I’m relatively sure that electronics are not recycled properly anywhere. At best some of the metals are extracted (hopefully not by mixing the ashes with mercury).

What would be properly recycling electronics, if not extracting the metals? should the worthless based board to be melted and used for bottles?

  • Not burning all the ICs and all the other components that still work perfectly fine would be a good start imo.

    • That would fall under Reuse rather than Recycle. Reduce, Reuse and Recycle are in the order of best to worst. Recycling is the last ditch effort to not completely waste something. It's always going to feel like a half measure, because it is.

    • To do WHAT with? Catalog and categorize the millions of random penny-priced ICs that MIGHT be usable for something else?

  • Isn't that the point of recycling? To reuse the reusable materials like plastic?

    • If salvaging 100% of the materials that make up something is the only way to "properly" recycle, we are not recycling anything properly. Some components are not recyclable.

      I won't speculate about whether the plastic on the board is recyclable, or ecological to recycle. I don't know. This is what I'm asking.

what about best buy and staples? that's where I take mine

  • I can't tell if this is a tongue-in-cheek comment or not, but all of that is shipped off to 3rd party "recyclers" who pinky promise that they will dispose of it properly. Very often those 3rd parties rely on other 3rd parties until the it ends up in a waste pile in a developing country, but with a long enough chain of differed responsibility that nobody can be held accountable.

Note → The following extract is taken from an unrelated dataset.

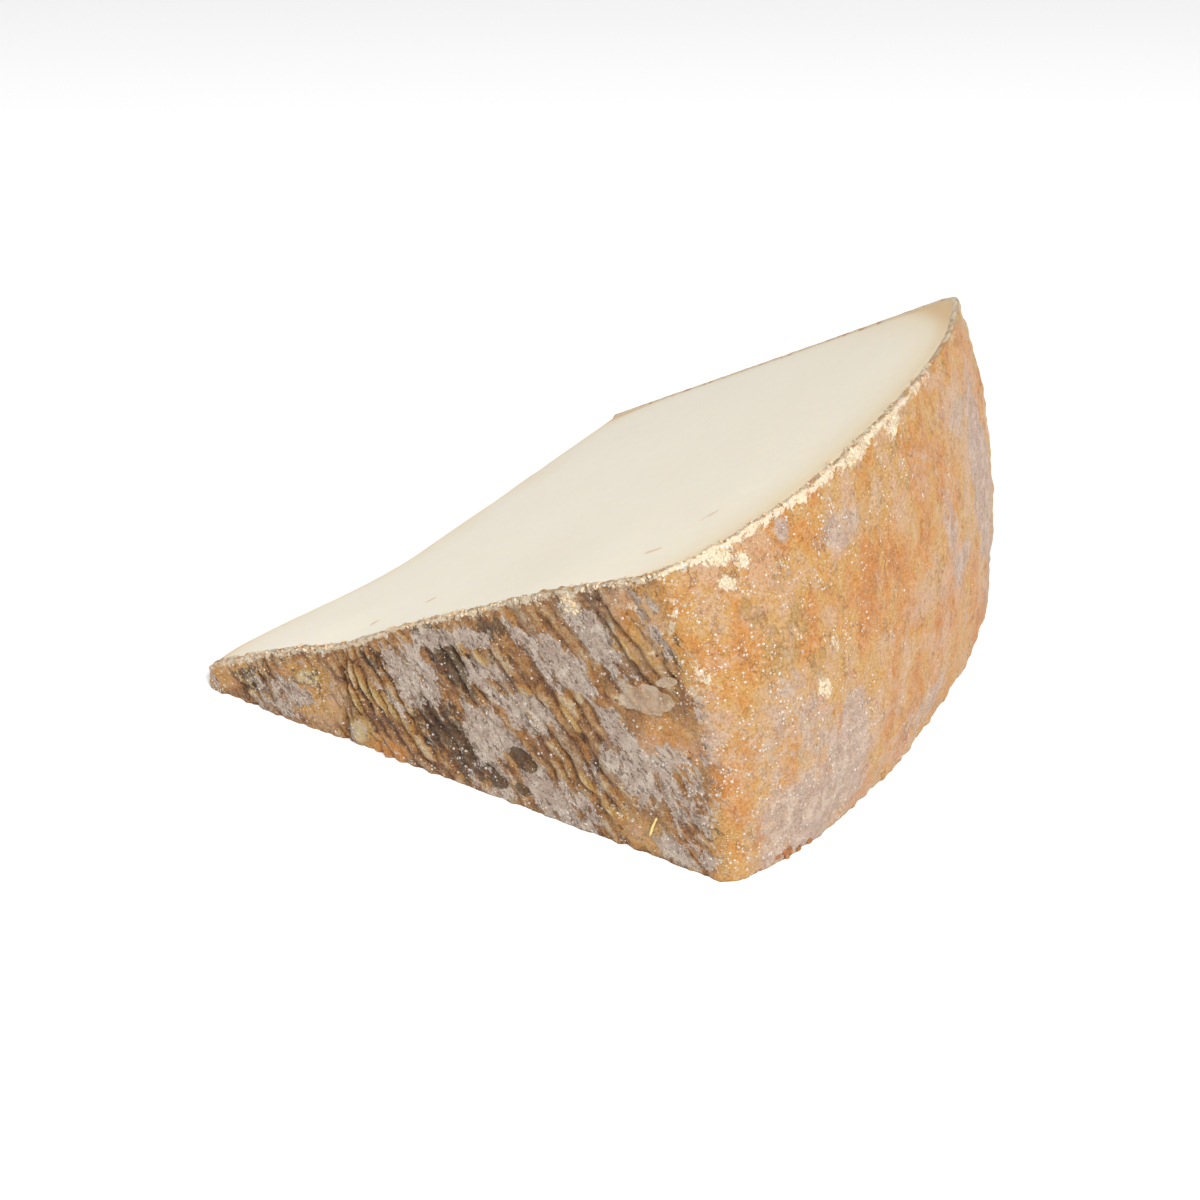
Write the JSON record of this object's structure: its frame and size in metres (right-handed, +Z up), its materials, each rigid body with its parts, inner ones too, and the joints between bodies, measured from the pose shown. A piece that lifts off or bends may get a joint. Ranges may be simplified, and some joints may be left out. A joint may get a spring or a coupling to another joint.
{
  "type": "cheese wedge",
  "caption": "Wedge cut from a rind-covered cheese wheel, lying on one cut face, with a bulging rind side, two flat rind faces and a blunt broken nose.",
  "frame": {"origin": "bottom centre of the wedge's box, on the surface that its lower cut face lies on", "axes": "+Z up; +X out from the wheel's axis to the bulging rind side; +Y along the wheel's axis, from the mat-marked flat rind face to the other flat rind face"},
  "size_m": [0.1074, 0.1048, 0.0571],
  "materials": {
    "paste": "satin",
    "rind": "matte"
  },
  "bodies": {
    "root": {"cheese_wedge": "paste"}
  },
  "joints": []
}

    The fundamental problem with "recycling" is precisely the fact that we just hand it off and don't ask questions about where it ends up, all while feeling great about ourselves afterwards. Bestbuy and Staples are offering accountability laundering so that you don't have to feel bad and in exchange are more likely to become a customer. The 3rd parties working for them do the same thing, but they usually want cash for it.